Book Review: Second Place, Rachel Cusk

The truth lies not in any claim to reality, but in the place where what is real moves beyond our interpretation of it. True art means seeking to capture the unreal.

Rachel Cusk

Synopsis

A woman invites a famed artist to visit the remote coastal region where she lives, in the belief that his vision will penetrate the mystery of her life and landscape. Over the course of one hot summer, his provocative presence provides the frame for a study of female fate and male privilege, of the geometries of human relationships, and of the struggle to live morally between our internal and external worlds. With its examination of the possibility that art can both save and destroy us, Second Place is deeply affirming of the human soul, while grappling with its darkest demons.

My Thoughts

This was my first Rachel Cusk and, oh boy, it was a challenging read, make no mistake!

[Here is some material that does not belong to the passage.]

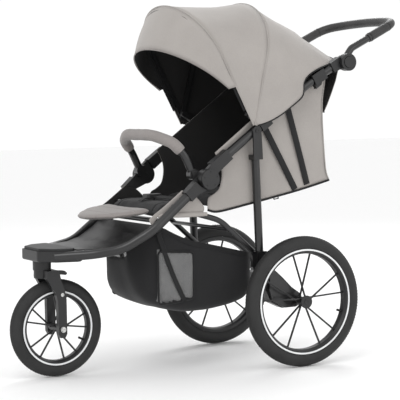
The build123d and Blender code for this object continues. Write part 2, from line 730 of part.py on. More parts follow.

Our narrator is M – and I have never liked the use of letters for names as if to grant anonymity to fictional characters – who is a writer and claims to have met the devil on a train in Paris. As you do. It presages a breakdown of some kind which is only staved off by a random encounter with a painting by L – a self portrait in which the artists appears

at about the distance you might keep between yourself and a stranger. He looks almost surprised to see himself: he gives that stranger a glance that is as objective and compassionless as any glance in the street.

M responds to the painting with pity – “the kind of wordless pity a mother might feel for her mortal child, who nonetheless she brushes and dresses so tenderly” – and feels as if she is being spoken to, hearing, when she looks at the image, the words “I am here”.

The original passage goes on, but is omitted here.